• _WHAT YOU HAVE TO DO_: Extract exactly those lines that lie between the start of the material and the line with "the imported solids.", including both boundary lines and no others.
(begin)
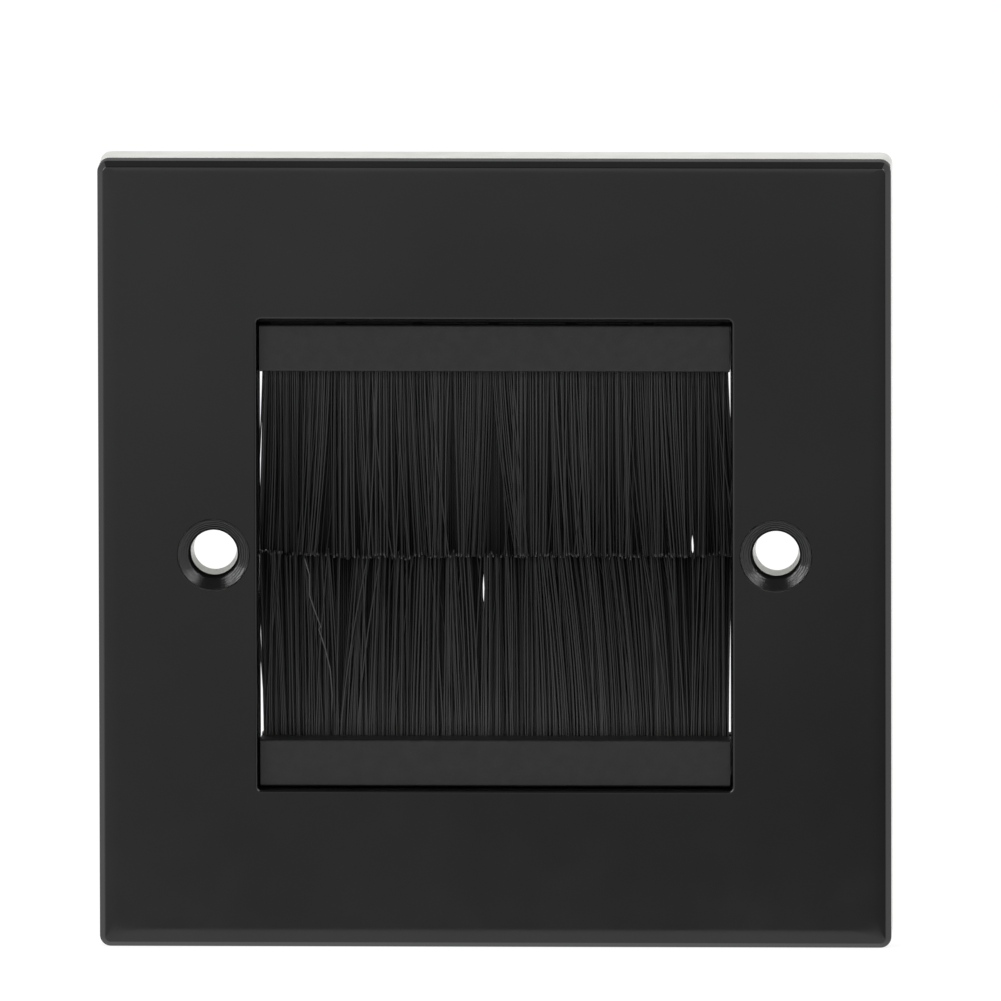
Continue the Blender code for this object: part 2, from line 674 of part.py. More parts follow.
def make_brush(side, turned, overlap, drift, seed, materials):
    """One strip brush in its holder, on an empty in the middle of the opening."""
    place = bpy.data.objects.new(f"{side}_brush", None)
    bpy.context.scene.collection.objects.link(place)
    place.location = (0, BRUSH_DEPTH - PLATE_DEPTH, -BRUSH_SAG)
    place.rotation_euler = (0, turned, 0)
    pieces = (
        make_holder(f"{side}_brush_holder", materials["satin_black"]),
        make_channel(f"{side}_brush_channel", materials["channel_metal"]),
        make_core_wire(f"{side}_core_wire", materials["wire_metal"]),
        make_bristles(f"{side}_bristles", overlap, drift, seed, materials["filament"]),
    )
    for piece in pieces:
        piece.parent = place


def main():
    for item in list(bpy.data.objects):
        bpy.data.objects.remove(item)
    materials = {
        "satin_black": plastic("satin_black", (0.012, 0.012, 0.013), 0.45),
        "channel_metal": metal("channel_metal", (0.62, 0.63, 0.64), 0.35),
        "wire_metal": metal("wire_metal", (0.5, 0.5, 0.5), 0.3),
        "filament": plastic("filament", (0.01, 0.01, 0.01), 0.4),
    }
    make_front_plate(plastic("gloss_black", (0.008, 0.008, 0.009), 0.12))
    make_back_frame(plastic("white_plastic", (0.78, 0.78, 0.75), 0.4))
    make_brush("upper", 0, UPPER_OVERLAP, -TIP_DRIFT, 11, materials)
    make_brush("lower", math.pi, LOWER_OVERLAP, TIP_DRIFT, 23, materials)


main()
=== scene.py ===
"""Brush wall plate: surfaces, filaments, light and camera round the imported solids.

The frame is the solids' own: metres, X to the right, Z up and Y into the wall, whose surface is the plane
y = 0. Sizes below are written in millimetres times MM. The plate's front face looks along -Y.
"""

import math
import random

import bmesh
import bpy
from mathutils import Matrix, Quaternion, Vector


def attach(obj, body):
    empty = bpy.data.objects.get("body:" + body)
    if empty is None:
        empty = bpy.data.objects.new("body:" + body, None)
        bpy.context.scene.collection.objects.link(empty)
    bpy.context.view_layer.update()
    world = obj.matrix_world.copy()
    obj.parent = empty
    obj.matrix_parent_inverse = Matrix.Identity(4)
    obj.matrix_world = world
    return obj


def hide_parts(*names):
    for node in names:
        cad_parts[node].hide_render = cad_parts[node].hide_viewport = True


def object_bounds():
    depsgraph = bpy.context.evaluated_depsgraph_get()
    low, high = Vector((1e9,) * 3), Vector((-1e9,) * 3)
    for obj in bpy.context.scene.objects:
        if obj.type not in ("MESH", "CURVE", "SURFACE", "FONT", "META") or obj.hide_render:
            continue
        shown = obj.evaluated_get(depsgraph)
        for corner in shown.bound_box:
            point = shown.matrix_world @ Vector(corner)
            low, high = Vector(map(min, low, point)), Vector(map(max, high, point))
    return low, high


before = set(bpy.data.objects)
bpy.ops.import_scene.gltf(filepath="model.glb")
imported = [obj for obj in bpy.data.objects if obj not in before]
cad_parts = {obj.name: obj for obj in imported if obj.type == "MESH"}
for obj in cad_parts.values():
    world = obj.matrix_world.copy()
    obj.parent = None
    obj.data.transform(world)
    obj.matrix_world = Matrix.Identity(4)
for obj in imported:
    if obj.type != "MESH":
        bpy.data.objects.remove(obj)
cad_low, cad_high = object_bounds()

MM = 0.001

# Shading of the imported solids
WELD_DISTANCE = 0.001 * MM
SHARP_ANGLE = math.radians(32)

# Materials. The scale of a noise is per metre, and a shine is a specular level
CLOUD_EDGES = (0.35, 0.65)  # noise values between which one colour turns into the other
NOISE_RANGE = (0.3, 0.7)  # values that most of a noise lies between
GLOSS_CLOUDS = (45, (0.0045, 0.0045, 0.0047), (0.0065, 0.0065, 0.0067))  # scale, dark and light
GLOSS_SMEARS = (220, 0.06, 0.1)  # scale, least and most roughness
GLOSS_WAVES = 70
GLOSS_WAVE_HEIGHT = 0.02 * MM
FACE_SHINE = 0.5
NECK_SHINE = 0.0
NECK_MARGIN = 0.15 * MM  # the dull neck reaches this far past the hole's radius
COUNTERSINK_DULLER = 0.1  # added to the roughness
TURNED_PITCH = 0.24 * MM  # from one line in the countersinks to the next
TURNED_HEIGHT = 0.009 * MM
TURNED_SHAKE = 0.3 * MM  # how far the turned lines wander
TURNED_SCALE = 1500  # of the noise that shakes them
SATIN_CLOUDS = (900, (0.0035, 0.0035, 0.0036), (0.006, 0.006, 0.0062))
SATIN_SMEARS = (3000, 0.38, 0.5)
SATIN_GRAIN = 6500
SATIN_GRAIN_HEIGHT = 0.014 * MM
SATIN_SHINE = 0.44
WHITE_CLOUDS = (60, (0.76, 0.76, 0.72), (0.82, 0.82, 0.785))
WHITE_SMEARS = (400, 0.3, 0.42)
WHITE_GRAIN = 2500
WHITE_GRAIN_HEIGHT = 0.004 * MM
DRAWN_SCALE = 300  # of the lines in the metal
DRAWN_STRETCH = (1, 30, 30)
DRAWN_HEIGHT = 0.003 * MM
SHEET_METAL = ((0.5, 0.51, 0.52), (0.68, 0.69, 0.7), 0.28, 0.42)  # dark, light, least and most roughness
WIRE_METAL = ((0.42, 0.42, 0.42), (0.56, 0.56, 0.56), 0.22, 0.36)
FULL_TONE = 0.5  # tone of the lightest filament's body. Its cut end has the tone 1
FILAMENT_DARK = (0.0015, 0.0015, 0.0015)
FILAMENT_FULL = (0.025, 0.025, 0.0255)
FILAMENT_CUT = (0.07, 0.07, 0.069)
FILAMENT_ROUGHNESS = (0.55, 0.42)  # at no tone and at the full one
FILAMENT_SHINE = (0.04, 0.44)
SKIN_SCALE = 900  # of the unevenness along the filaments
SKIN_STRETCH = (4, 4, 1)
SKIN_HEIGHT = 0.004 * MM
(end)
• _FULL SOLUTION_:
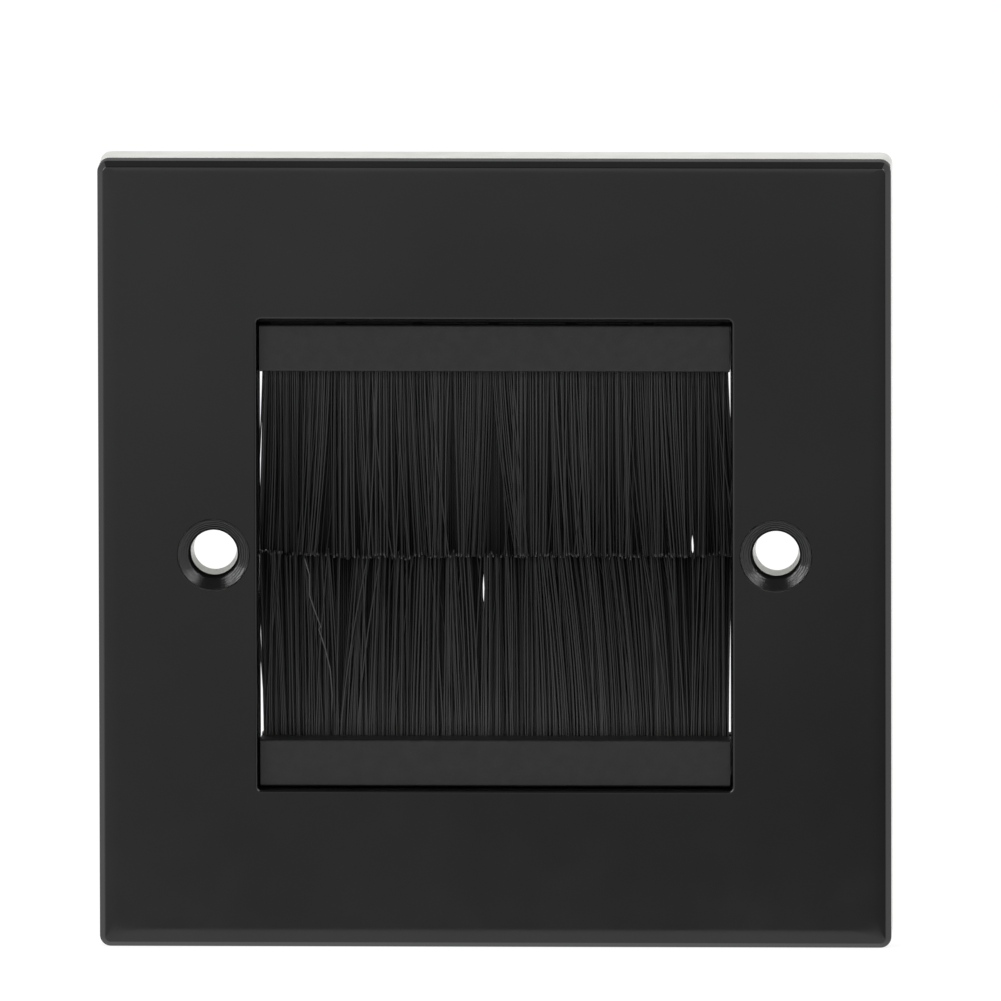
Continue the Blender code for this object: part 2, from line 674 of part.py. More parts follow.
def make_brush(side, turned, overlap, drift, seed, materials):
    """One strip brush in its holder, on an empty in the middle of the opening."""
    place = bpy.data.objects.new(f"{side}_brush", None)
    bpy.context.scene.collection.objects.link(place)
    place.location = (0, BRUSH_DEPTH - PLATE_DEPTH, -BRUSH_SAG)
    place.rotation_euler = (0, turned, 0)
    pieces = (
        make_holder(f"{side}_brush_holder", materials["satin_black"]),
        make_channel(f"{side}_brush_channel", materials["channel_metal"]),
        make_core_wire(f"{side}_core_wire", materials["wire_metal"]),
        make_bristles(f"{side}_bristles", overlap, drift, seed, materials["filament"]),
    )
    for piece in pieces:
        piece.parent = place


def main():
    for item in list(bpy.data.objects):
        bpy.data.objects.remove(item)
    materials = {
        "satin_black": plastic("satin_black", (0.012, 0.012, 0.013), 0.45),
        "channel_metal": metal("channel_metal", (0.62, 0.63, 0.64), 0.35),
        "wire_metal": metal("wire_metal", (0.5, 0.5, 0.5), 0.3),
        "filament": plastic("filament", (0.01, 0.01, 0.01), 0.4),
    }
    make_front_plate(plastic("gloss_black", (0.008, 0.008, 0.009), 0.12))
    make_back_frame(plastic("white_plastic", (0.78, 0.78, 0.75), 0.4))
    make_brush("upper", 0, UPPER_OVERLAP, -TIP_DRIFT, 11, materials)
    make_brush("lower", math.pi, LOWER_OVERLAP, TIP_DRIFT, 23, materials)


main()
=== scene.py ===
"""Brush wall plate: surfaces, filaments, light and camera round the imported solids.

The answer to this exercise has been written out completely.